Why Government Projects Matter

These cases matter because they are this site's clearest demonstration that government secrecy of exactly the kind conspiracy theories imagine has, on multiple separate occasions, genuinely happened, each time confirmed by the government's own subsequently released records rather than by contested testimony. That documented pattern is precisely what gives later, less-evidenced claims their surface plausibility, and precisely why this cluster insists on the distinction between confirmed institutional secrecy and the specific, separate claims sometimes built on top of it.

Key Concepts

  • Forced disclosure vs. planned declassification — the central axis distinguishing this cluster's cases: MKUltra and COINTELPRO were exposed against the institution's will, through Senate investigation and a leak respectively, while the Manhattan Project's core existence was always going to become public the moment its weapon was used.
  • Compartmentalisation — restricting information to only those who need it for their specific role, the Manhattan Project's defining security method and the reason its secrecy held so completely against the public.
  • The documentary threshold — what separates this cluster from contested claims elsewhere on the site: every case here is confirmed by the sponsoring institution's own declassified records, not by testimony the institution disputes.
  • Borrowed plausibility — the mechanism by which a confirmed case in this cluster lends surface credibility to a separate, unconfirmed claim elsewhere, without actually supplying evidence for it.

Key People

  • General Leslie Groves — directed the Manhattan Project's compartmentalised security, built on the principle that each worker should know only what their own task required.
  • Klaus Fuchs — the Manhattan Project physicist whose espionage for the Soviet Union went undetected until the Venona decryption programme identified him in 1949.
  • Sidney Gottlieb — directed MKUltra for the CIA through its 1953-1973 run, and ordered the destruction of most of its central files in 1973.
  • Frank Church — chaired the 1975-76 Senate committee that exposed MKUltra, COINTELPRO, and the wider pattern of intelligence-agency abuse both belonged to.

Timeline of Events

  • 1942-1946 — the Manhattan Project builds the first atomic bomb; its existence becomes public with the Hiroshima bombing on 6 August 1945.
  • 1949 — the Venona programme's decrypts identify Klaus Fuchs's wartime espionage against the Manhattan Project.
  • 1953-1973 — the CIA runs MKUltra, its covert behavioural-modification research programme.
  • 1956-1971 — the FBI runs COINTELPRO, its domestic counterintelligence programme.
  • 1973 — the CIA destroys most of MKUltra's central files shortly before congressional scrutiny intensifies.
  • 1975-1976 — the Senate's Church Committee investigates and exposes the pattern connecting MKUltra, COINTELPRO, and other Cold War-era abuses.
  • 1977 — Senate hearings force MKUltra's existence into public acknowledgement.

This cluster sits inside the wider secret societies and covert operations hub alongside military secrets and intelligence operations.
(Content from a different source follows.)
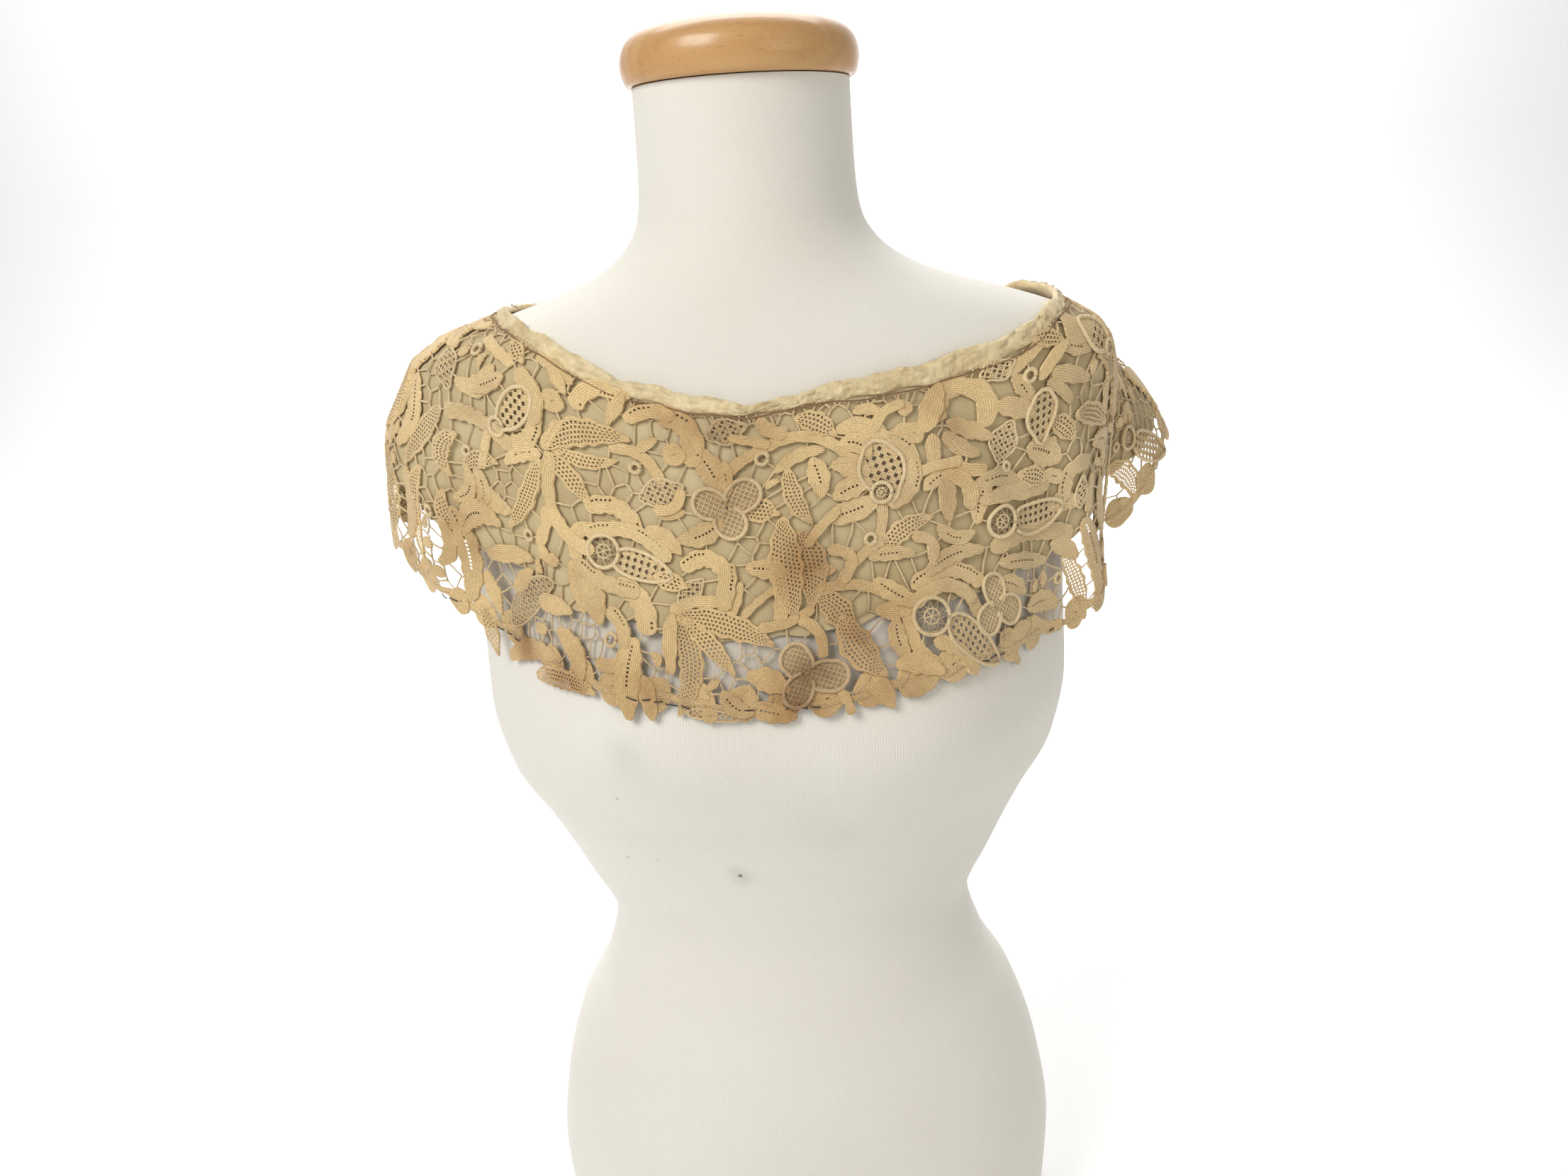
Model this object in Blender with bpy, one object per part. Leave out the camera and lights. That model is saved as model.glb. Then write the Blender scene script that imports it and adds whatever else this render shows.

It connects most directly to conspiracy theories through why the Cold War produced so many conspiracy theories, which treats this cluster's four programmes as the documented historical foundation the era's less-evidenced claims grew out of.

Common Questions

Were all four of these programmes exposed the same way? No, and that difference is the cluster's central organising fact. MKUltra and COINTELPRO were both forced into the open against the sponsoring agency's will, MKUltra through 1977 Senate hearings and COINTELPRO through a 1971 leak of stolen FBI files. The Church Committee's own work was itself the exposure mechanism for others. The Manhattan Project is the exception: its existence was always going to become public the moment the weapon it built was used, and its actual secrecy failure lay elsewhere entirely, in undetected Soviet espionage rather than in eventual public disclosure.

Does documented secrecy in one of these cases prove other, unconfirmed claims are true? No. Each case here is confirmed by the sponsoring institution's own declassified records. That real, admitted pattern explains why a new extraordinary claim about a government agency finds a receptive audience, but it does not itself supply evidence for any specific unconfirmed claim, a distinction every page in this cluster states directly.

Which of these programmes took the longest to come to light? Klaus Fuchs's espionage against the Manhattan Project, by a specific measure: the wartime leak occurred throughout 1943-1945, but was not identified until the Venona programme's 1949 decrypts, and not conclusively resolved until Fuchs's own 1950 confession, five years after the war that made his espionage possible had already ended.